Gleichzeitig steige aber die Zahl der Reporterinnen und Auslandskorrespondentinnen, räumte Bouslamti ein – keine Selbstverständlichkeit in einer Kultur, in der die Öffentlichkeit traditionell den Männern vorbehalten war.
Gender-sensible Berichterstattung
Mahasen Al-Emam, Vorsitzende der Arab Women Media Center, eine NGO mit Sitz in Amman forderte die arabischen Medienfrauen auf, sich zusammen zu schließen und gemeinsam für mehr Meinungsfreiheit und bessere Arbeitsbedingungen zu kämpfen.

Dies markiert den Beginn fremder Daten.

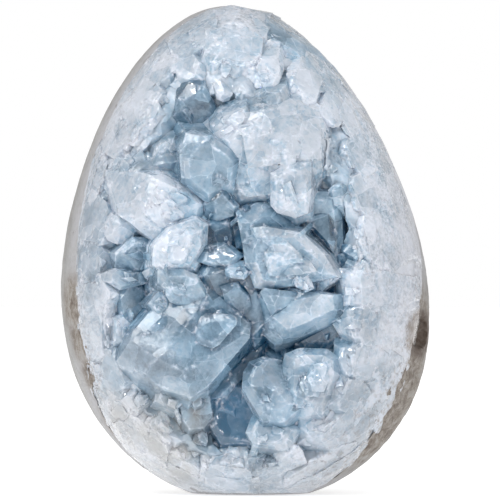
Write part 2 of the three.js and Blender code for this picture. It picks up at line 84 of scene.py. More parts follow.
OUTSIDE = dict(centre=(0, 0, MIDDLE), half=HALF, taper=TAPER, slant=0, uneven=0.008, phase=0.4)
HOLLOW = dict(centre=(1.2, -9.4, 54), half=(38.8, 30.6, 57), taper=0.11, slant=0.06,
              uneven=0.015, phase=2.1)
CRUST_FRONT = dict(centre=(1, 2.2, MIDDLE), half=(HALF[0] + 2.8, HALF[1] - 0.5, HALF[2] - 0.5),
                   taper=TAPER, slant=0, uneven=0.01, phase=0.9)
VUG = dict(centre=(-4, -36, 51), half=(32, 23, 51), taper=0.05, slant=0, uneven=0.05, phase=4.2)


def pocket(centre, half, phase, uneven=0.08):
    """A small rounded body that is neither tapered nor slanted."""
    return dict(centre=centre, half=half, taper=0, slant=0, uneven=uneven, phase=phase)


DENT = pocket((11, -24, 96), (8, 8, 10), 1.3, 0.05)
GAP = pocket((-4, -24, 20), (6.5, 16, 11), 2.2)
VALLEY = pocket((15.5, -22, 77), (4.5, 9, 6.5), 3.1)
LEFT_POCKET = pocket((-30, -22, 66), (4.5, 7, 5), 5.3)
RIGHT_POCKET = pocket((21, -24, 61), (3, 8, 5), 1.9)
POCKETS = [DENT, GAP, VALLEY, LEFT_POCKET, RIGHT_POCKET]
NOTCH = pocket((40.5, -12, 35.8), (4.2, 8, 4.2), 0.7, 0.05)


def ramp(value, start, end):
    """0 at the start, 1 at the end and level beyond them. The end may be the lower one."""
    return np.clip((value - start) / (end - start), 0, 1)


def lean_at(z):
    return TIP_LEAN * (np.maximum(z, 0) / HEIGHT) ** 1.3


def waves(d, phase):
    x, y, z = d[:, 0], d[:, 1], d[:, 2]
    return (np.sin(2.3 * x + 3.1 * z + phase) + np.sin(3.7 * y - 2.9 * z + 2.7 * phase)
            + np.sin(4.9 * x - 4.1 * y + 5.3 * z + 1.9 * phase)) / 3


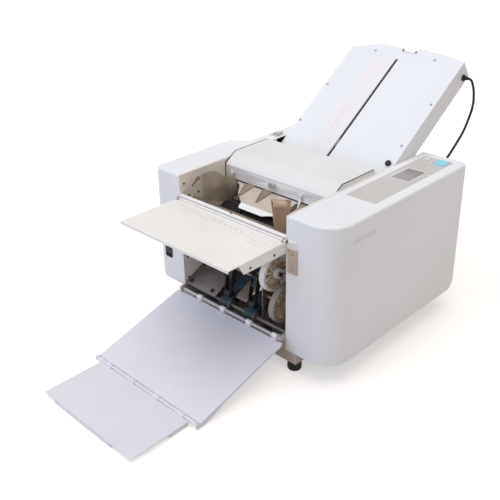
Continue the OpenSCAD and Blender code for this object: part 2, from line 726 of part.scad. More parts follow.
module plate_channel() color("#77787b") in_plate() {
    // two sheets with the paper's path between them
    for (n = [-paper_n + channel_gap / 2, -paper_n - channel_gap / 2 - channel_t]) translate([0, 0, n]) difference() {
        translate([-channel_half, -plate_tail + 1, 0]) cube([2 * channel_half, channel_s1 + plate_tail - 1, channel_t]);
        if (n > -paper_n) translate([slot_x - 3, -plate_tail + 12, -1]) cube([6, channel_s1 + plate_tail - 24, channel_t + 2]);
    }
    // side strips that join the sheets and hang them in the shell
    for (x = [-channel_half - 3, channel_half]) translate([x, -plate_tail + 1, -plate_t + 1.5])
        cube([3, channel_s1 + plate_tail - 1, plate_t - 1.5 - skin]);
    // rod of the carriage, in two end blocks
    translate([rod_x, belt_s0 - 12, -10]) rotate([-90, 0, 0]) cylinder(r = 3, h = belt_s1 - belt_s0 - 8);
    for (s = [belt_s0 - 14, channel_s1 - 8]) translate([rod_x - 6, s, -paper_n + channel_gap / 2 + channel_t - e])
        cube([12, 8, paper_n - channel_gap / 2 - channel_t - skin - 1]);
    // pin of the lower pulley
    translate([belt_x, belt_s0, -paper_n + channel_gap / 2 + channel_t - e]) cylinder(r = 3, h = 12);
}

module stop_carriage() color("#d8d4cb") in_plate() {
    // stop bar in the paper's path
    translate([-130, stop_s, -paper_n - channel_gap / 2 + 0.5]) cube([260, 8, channel_gap - 1]);
    // web through the slot of the upper sheet, and the pointer
    translate([slot_x - 1, stop_s, -paper_n - channel_gap / 2 + 0.6]) cube([2, 8, paper_n + channel_gap / 2 - 1.6]);
    // block on the rod, clamped to the belt's near strand
    difference() {
        translate([belt_x + belt_r - 3, stop_s - 6, -16]) cube([rod_x + 8 - (belt_x + belt_r - 3), 20, 12]);
        translate([rod_x, stop_s - 8, -10]) rotate([-90, 0, 0]) cylinder(r = 3 + run, h = 30);
        translate([belt_x + belt_r - 0.2, stop_s - 8, -14]) cube([1.8, 30, 8]);
    }
}

// toothed belt round the two pulleys
module stop_belt() color("#1b1b1c") in_plate() translate([belt_x, 0, -13.6]) linear_extrude(6) difference() {
    union() {
        translate([0, belt_s0]) circle(belt_r + run + 1.2);
        translate([0, belt_s1]) circle(belt_r + run + 1.2);
        translate([-belt_r - run - 1.2, belt_s0]) square([2 * (belt_r + run + 1.2), belt_s1 - belt_s0]);
    }
    translate([0, belt_s0]) circle(belt_r + run);
    translate([0, belt_s1]) circle(belt_r + run);
    translate([-belt_r - run, belt_s0]) square([2 * (belt_r + run), belt_s1 - belt_s0]);
}

module pulley_at(s) in_plate() translate([belt_x, s, -14.4]) {
    translate([0, 0, 0.6]) cylinder(r = belt_r, h = 6.4);
    cylinder(r = belt_r + 2.5, h = 0.6);
    translate([0, 0, 7]) cylinder(r = belt_r + 2.5, h = 0.6);
}

// the low pulley turns on a pin, the high one on the motor's shaft
module belt_pulley_low() color("#cfcfd1") difference() {
    pulley_at(belt_s0);
    in_plate() translate([belt_x, belt_s0, -16]) cylinder(r = 3 + run, h = 12);
}
module belt_pulley_high() color("#cfcfd1") {
    pulley_at(belt_s1);
    in_plate() translate([belt_x, belt_s1, -40]) cylinder(r = 3, h = 30);
}

module stop_motor() color("#3d3e42") in_plate() {
    difference() {
        translate([belt_x - 18, belt_s1 - 18, -plate_t + 1.5]) cube([36, 36, 28]);
        translate([belt_x, belt_s1, -42]) cylinder(r = 3 + run, h = 30);
    }
}

module lock_knob() color("#3a3a3c") in_plate() {
    translate([150, -14, 0]) difference() {
        cylinder(r = 7, h = 6);
        for (a = [0:45:315]) rotate(a) translate([7.8, 0, -1]) cylinder(r = 1.6, h = 8, $fn = 16);
    }
    translate([150, -14, -10]) cylinder(r = 3, h = 11);
}

module lead_fittings() color("#1b1b1c") {
    in_plate() translate([plate_half - skin - 2, grommet_s, grommet_n]) rotate([0, 90, 0]) difference() {
        union() {
            cylinder(r = 5.9, h = skin + 4);
            translate([0, 0, skin + 2]) cylinder(r = 8, h = 4);
        }
        translate([0, 0, -1]) cylinder(r = lead_d / 2 + run, h = 12);
    }
    translate([socket_x, house_len - shell_t - 2, socket_z]) rotate([-90, 0, 0]) difference() {
        union() {
            cylinder(r = 5.9, h = shell_t + 3);
            translate([0, 0, shell_t + 2]) cylinder(r = 8.5, h = 3);
        }
        translate([0, 0, -1]) cylinder(r = lead_d / 2 + run, h = 12);
    }
}

module lead() color("#18181a") tube_along(lead_path, lead_d);

// ---- delivery ----

module tray_rod() color("#d5d5d8") {
    bar_x(rod_r, -in_x, in_x, rod_y, rod_z);
    mirrored() difference() {
        side(in_x - 6, in_x) {
            translate([rod_y, rod_z]) circle(6);
            polygon([[rod_y, rod_z - 6], [0.5, rod_z - 6], [8, rod_z - 6], [8, rod_z + 6], [rod_y, rod_z + 6]]);
        }
    }
}

// the tray's own frame: y down the slope from the rod, z out of its top
module in_tray() translate([0, rod_y, rod_z]) rotate([tray_deg, 0, 0]) children();

module exit_tray() color("#dfe0ea") {
    in_tray() {
        difference() {
            translate([-tray_half, -tray_len, -5 - tray_t]) cube([2 * tray_half, tray_len - 6, tray_t]);
            for (x = [-93, -17, 66, 144]) translate([x - 9, -8, -12]) cube([18, 3, 12]);
        }
        // stiffening lips under the sides
        for (x = [-tray_half, tray_half - tray_t]) translate([x, -200, -5 - tray_t - 5]) cube([tray_t, 190, 5 + e]);
        // hooks round the rod
        for (x = [-93, -17, 66, 144]) side(x - 7, x + 7) difference() {
            union() {
                circle(rod_r + run + 1.8);
                translate([-14, -5 - tray_t]) square([14, tray_t + 2]);
            }
            circle(rod_r + run);
            translate([0, -rod_r - 4]) square([10, rod_r + 3]);
        }
    }
    // end bar, held by a deep lip on the right and a clip on the left
    bar_x(tray_bar_r, -tray_half, tray_half, ext_y, ext_z);
    side(tray_half - tray_t - 0.3, tray_half - 0.3) {
        translate([ext_y, ext_z]) circle(tray_bar_r + 0.5);
        polygon([[ext_y - 3, 1], [ext_y - 3, ext_z], [ext_y, ext_z + 2.5], [ext_y + 8, tray_under(ext_y + 8) + 1],
            [ext_y + 68, tray_under(ext_y + 68) + 1], [ext_y + 68, tray_under(ext_y + 68) - 8], [ext_y + 16, 1]]);
    }
    side(-tray_half + 0.3, -tray_half + tray_t + 0.3) {
        translate([ext_y, ext_z]) circle(tray_bar_r + 0.5);
        polygon([[ext_y - 3, 5], [ext_y - 3, ext_z], [ext_y, ext_z + 2.5], [ext_y + 8, tray_under(ext_y + 8) + 1],
            [ext_y + 26, tray_under(ext_y + 26) + 1], [ext_y + 26, tray_under(ext_y + 26) - 5], [ext_y + 8, 5]]);
    }
}

module tray_extension() color("#dcdde8") difference() {
    union() {
        box(-ext_half, ext_half, ext_y - ext_len - 4, ext_y - 5, ext_top - tray_t, ext_top);
        box(-ext_half + 35, ext_half - 64, ext_y - ext_len - 4, ext_y - ext_len - 4 + tray_t, 1, ext_top);
        for (x = [-ext_half, ext_half - tray_t]) box(x, x + tray_t, ext_y - 56, ext_y - 6, 3, ext_top);
        for (x = [-120, -40, 40, 120]) side(x - 10, x + 10) {
            translate([ext_y, ext_z]) circle(tray_bar_r + run + 1.5);
            translate([ext_y - 8, ext_top - tray_t]) square([8, tray_t]);
        }
    }
    bar_x(tray_bar_r + run, -in_x, in_x, ext_y, ext_z);
}

// one belt round both pulleys
module belt_loop(x) translate([x - belt_w / 2 + 0.2, front_shaft[0], front_shaft[1]]) rotate([belt_deg, 0, 0])
    rotate([90, 0, 90]) linear_extrude(belt_w - 0.4) difference() {
        union() {
            circle(pulley_r + run + belt_t);
            translate([belt_len, 0]) circle(pulley_r + run + belt_t);
            translate([0, -pulley_r - run - belt_t]) square([belt_len, 2 * (pulley_r + run + belt_t)]);
        }
        circle(pulley_r + run);
        translate([belt_len, 0]) circle(pulley_r + run);
        translate([0, -pulley_r - run]) square([belt_len, 2 * (pulley_r + run)]);
    }

module delivery_belts() color("#23404a") for (x = belts_x) belt_loop(x);

module belt_shaft(p, x1) {
    bar_x(shaft_r, -out_x - 3, x1, p[0], p[1]);
    for (x = belts_x) {
        bar_x(pulley_r, x - belt_w / 2, x + belt_w / 2, p[0], p[1]);
        for (s = [-belt_w / 2 - 2, belt_w / 2]) bar_x(pulley_r + 2.5, x + s, x + s + 2, p[0], p[1]);
    }
}

module belt_shaft_front() color("#8f9092") belt_shaft(front_shaft, out_x + 3);
module belt_shaft_rear() color("#8f9092") belt_shaft(rear_shaft, out_x + 28);

module paper_guides() color("#7b787a") {
    // feed guides between the feed roller and the first nip
    for (z = [0, 7]) {
        side(-feed_half, feed_half) bent([[feed_y + feed_r + 4, 298 + z], [apron_y + 2, 303 + z]], 1.2);
        side(-in_x, in_x) bent([[apron_y + 2 - e, 303 + z], [nip_y - 24, 314 + z * 0.9]], 1.2);
    }
    // exit guide from the last nip down to the belts
    side(-in_x, in_x) bent([[nip_y - 24, 268], [240, 252], [205, 222], [180, 172], [176, 162]], 1.2);
    // chute left of the belts
    side(-in_x, -60) bent([[2.5, 94], [66, 126], [150, 171]], 1.2);
}

module wheel_bracket() color("#5f574f") {
    side(bracket_x, bracket_x + 3) difference() {
        polygon([[30, floor_z], [62, floor_z], [62, 190], [56, 214], [36, 214], [30, 190]]);
        round_rect(38, 54, 60, 110, 6);
    }
    box(bracket_x, bracket_x + 22, 30, 62, floor_z, floor_z + 2);
    bar_x(axle_r, bracket_x, upper_wheel[0] + 17, upper_wheel[1], upper_wheel[2]);
    bar_x(axle_r, bracket_x, lower_wheel[0] + 17, lower_wheel[1], lower_wheel[2]);
    // rod of the press arms
    bar_x(4, -in_x, bracket_x + 1, press_y, press_z);
}

module press_arms() color("#2e2c2a") for (x = belts_x) {
    difference() {
        union() {
            side(x - 3, x + 3) difference() {
                union() {
                    translate([press_y, press_z]) circle(8);
                    translate([press_roller_y, press_roller_z]) circle(5);
                    polygon([[press_y - 8, press_z], [press_roller_y - 5, press_roller_z],
                        [press_roller_y + 5, press_roller_z], [press_y + 8, press_z]]);
                }
            }
            bar_x(press_r, x - 9, x - 4, press_roller_y, press_roller_z);
            bar_x(press_r, x + 4, x + 9, press_roller_y, press_roller_z);
            bar_x(2.5, x - 9, x + 9, press_roller_y, press_roller_z);
        }
        bar_x(4 + run, x - 4, x + 4, press_y, press_z);
    }
}

// a wheel with a tyre, spokes and a hub that stands out on the right
module spoked_wheel(c, spokes) difference() {
    union() {
        translate([c[0] - wheel_w / 2, c[1], c[2]]) rotate([90, 0, 90]) {
            linear_extrude(wheel_w) difference() { circle(wheel_r, $fn = 96); circle(wheel_r - 7, $fn = 96); }
            translate([0, 0, wheel_w / 2 - 3]) linear_extrude(5) difference() {
                circle(wheel_r - 6, $fn = 96);
                for (k = [0:spokes - 1]) rotate(k * 360 / spokes) translate([(wheel_r + 5) / 2, 0]) {
                    circle(4.2);
                    translate([7, 0]) circle(5.6);
                    translate([0, -4]) square([7, 8]);
                }
            }
        }
        bar_x(12, c[0] - wheel_w / 2, c[0] + wheel_w / 2 + 7, c[1], c[2]);
    }
    bar_x(axle_r + run, c[0] - wheel_w, c[0] + wheel_w + 10, c[1], c[2]);
}

module wheel_upper() color("#d9d4cc") spoked_wheel(upper_wheel, 10);
module wheel_lower() color("#d9d4cc") spoked_wheel(lower_wheel, 10);

placed() base_pan();
placed() feet();
placed() frame_left();
placed() frame_right();
placed() house_left();
placed() house_right();
placed() rear_panel();
placed() stays();
placed() control_panel();
placed() display_bezel();
placed() display_screen();
placed() key_start();
placed() key_stop();
placed() key_mode();
placed() key_board();
placed() switch_body();
placed() power_rocker();
placed() mains_inlet();
placed() feed_table();
placed() table_brackets();
placed() front_bar();
placed() feed_deck();
placed() stack_ramp();
placed() guide_rail();
placed() side_guide_left();
placed() side_guide_right();
placed() top_cover();
placed() separator_fingers();
placed() pressure_knob();
placed() apron_posts();
placed() feed_roller();
placed() fold_roller_1();
placed() fold_roller_2();
placed() fold_roller_3();
placed() fold_roller_4();
placed() motors();
placed() lower_plate();
placed() lower_stop();
placed() plate_shell();
placed() plate_base();
placed() plate_channel();
placed() stop_carriage();
placed() stop_belt();
placed() belt_pulley_low();
placed() belt_pulley_high();
placed() stop_motor();
placed() lock_knob();
placed() lead();
placed() lead_fittings();
placed() exit_tray();
placed() tray_rod();
placed() tray_extension();
placed() delivery_belts();
placed() belt_shaft_front();
placed() belt_shaft_rear();
placed() paper_guides();
placed() wheel_bracket();
placed() press_arms();
placed() wheel_upper();
placed() wheel_lower();
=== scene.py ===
"""Paper folding machine: the dressed visual model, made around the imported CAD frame.

Places written as at(x, y, z) are millimetres in the machine's own frame: x 0 at the middle of the
feed opening, y 0 at the front faces of the housings, z 0 at the surface that the feet stand on.
"""

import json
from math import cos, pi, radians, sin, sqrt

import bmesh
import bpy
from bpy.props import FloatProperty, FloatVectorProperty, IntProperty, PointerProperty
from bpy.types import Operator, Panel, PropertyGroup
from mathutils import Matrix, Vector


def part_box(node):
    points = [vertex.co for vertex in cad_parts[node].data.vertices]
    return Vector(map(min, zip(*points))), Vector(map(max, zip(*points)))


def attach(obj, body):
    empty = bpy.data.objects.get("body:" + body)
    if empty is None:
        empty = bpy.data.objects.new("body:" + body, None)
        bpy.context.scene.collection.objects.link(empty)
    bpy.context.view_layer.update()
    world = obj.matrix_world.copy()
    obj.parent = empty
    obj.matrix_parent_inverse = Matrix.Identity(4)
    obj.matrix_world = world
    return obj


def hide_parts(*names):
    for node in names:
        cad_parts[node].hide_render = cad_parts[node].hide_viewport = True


bl_info = {
    "name": "Paper Folding Machine",
    "version": (1, 0, 0),
    "blender": (4, 5, 0),
    "location": "View3D > Sidebar > Folder",
    "description": "Dresses the packed paper folding machine with its finishes and fine parts",
    "category": "Object",
}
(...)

Dagmar Skopalik vom ZDF mahnte, sich nicht mit der zahlenmäßigen Präsenz von Frauen in den Medien zufrieden zu geben. Wie Frauen und Männer im Fernsehen dargestellt würden, sei in erster Linie eine Frage der Kameraführung bzw. Interviewtechnik, und da seien Frauen oft nicht kompetenter - sprich "gender-sensibler" - als ihre männlichen Kollegen. Es komme deshalb darauf an, Genderaspekte fest in die Journalistenausbildung zu integrieren.
Latifa Akherbach erklärte abschließend: "Wir Frauen in Marokko haben immer noch ein Problem mit unserem Selbstbild. Man hat uns von klein auf vermittelt, dass wir weniger wert seien und dass wir neben der Schule oder dem Beruf auf jeden Fall perfekte Hausfrauen und Mütter sein müssen. Ich denke, Frauen sollten in den Medien aktiv daran mitarbeiten, das Frauenbild zu verändern."